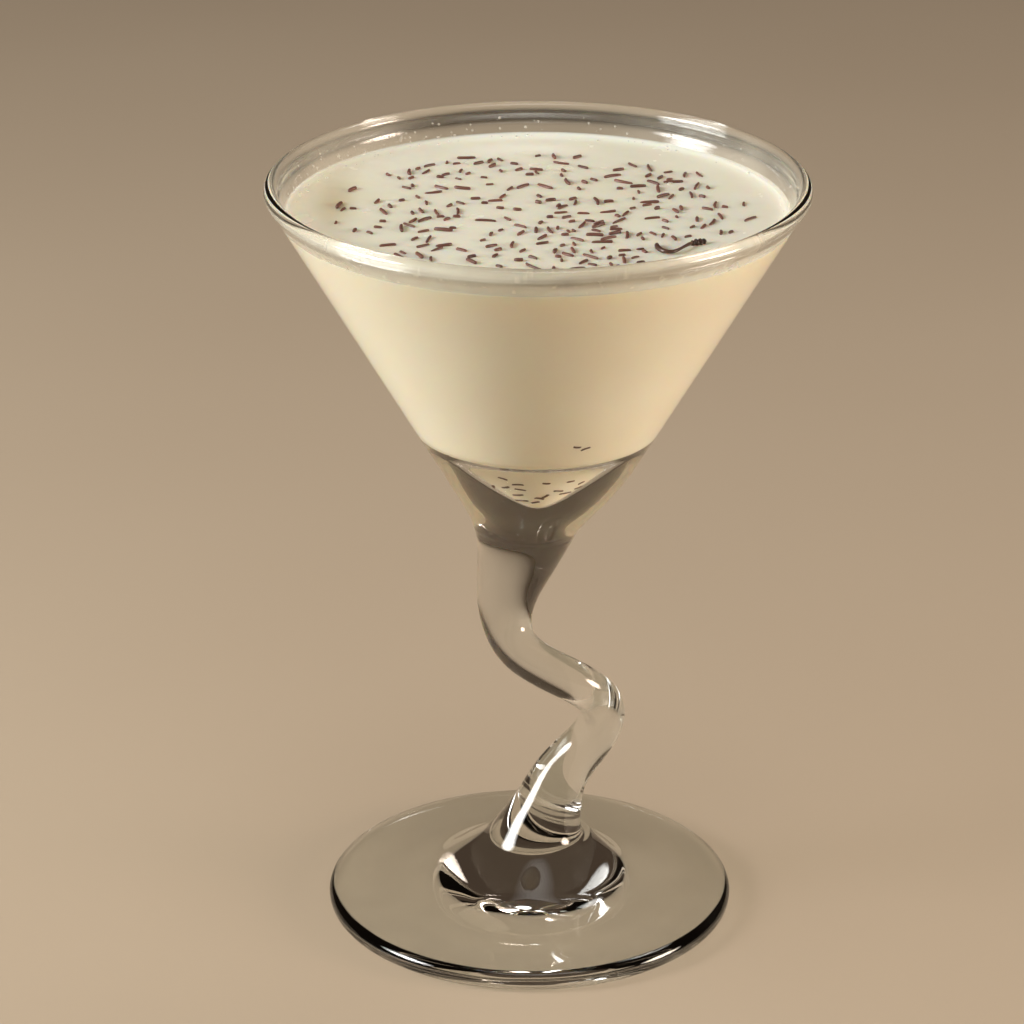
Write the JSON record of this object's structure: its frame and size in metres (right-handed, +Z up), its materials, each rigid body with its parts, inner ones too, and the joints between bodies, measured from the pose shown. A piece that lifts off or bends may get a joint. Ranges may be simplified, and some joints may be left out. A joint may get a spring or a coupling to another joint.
{
  "type": "cream cocktail in a stemmed glass",
  "caption": "V-shaped cocktail glass on a corkscrew stem and round foot, filled nearly to the lip with an opaque cream drink strewn with chocolate sprinkles.",
  "frame": {"origin": "on the bowl's axis, at the height that the foot stands on", "axes": "+Z up along the bowl's axis, +X to the viewer's right, -Y towards the viewer"},
  "size_m": [0.114, 0.114, 0.1675],
  "materials": {
    "clear_glass": "polished, clear",
    "cream_drink": "smooth wet cream liquid",
    "chocolate": "dull dark chocolate"
  },
  "bodies": {
    "root": {"glass": "clear_glass", "drink": "cream_drink"}
  },
  "joints": []
}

• **Exercise aim**
Reproduce the material in full, with no word added or dropped.

• **Exercise answer**
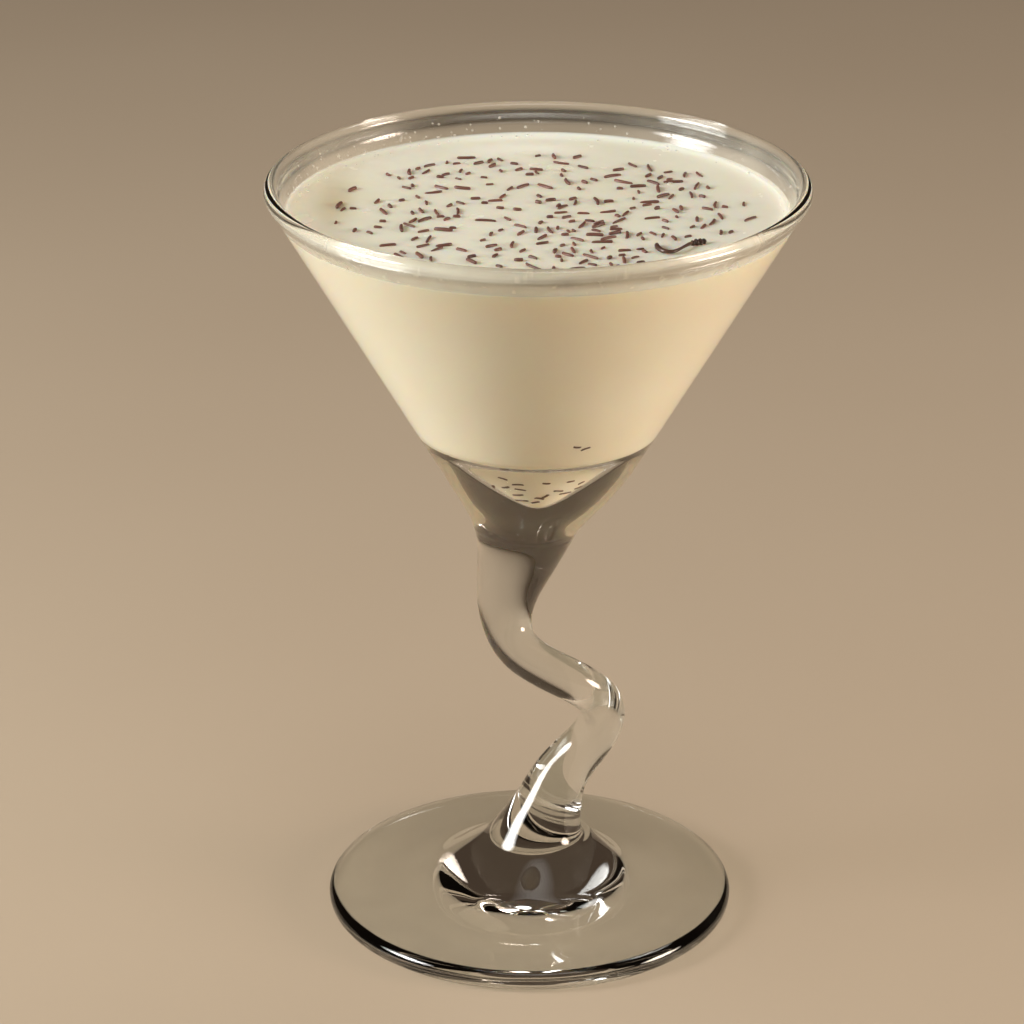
Write the JSON record of this object's structure: its frame and size in metres (right-handed, +Z up), its materials, each rigid body with its parts, inner ones too, and the joints between bodies, measured from the pose shown. A piece that lifts off or bends may get a joint. Ranges may be simplified, and some joints may be left out. A joint may get a spring or a coupling to another joint.
{
  "type": "cream cocktail in a stemmed glass",
  "caption": "V-shaped cocktail glass on a corkscrew stem and round foot, filled nearly to the lip with an opaque cream drink strewn with chocolate sprinkles.",
  "frame": {"origin": "on the bowl's axis, at the height that the foot stands on", "axes": "+Z up along the bowl's axis, +X to the viewer's right, -Y towards the viewer"},
  "size_m": [0.114, 0.114, 0.1675],
  "materials": {
    "clear_glass": "polished, clear",
    "cream_drink": "smooth wet cream liquid",
    "chocolate": "dull dark chocolate"
  },
  "bodies": {
    "root": {"glass": "clear_glass", "drink": "cream_drink"}
  },
  "joints": []
}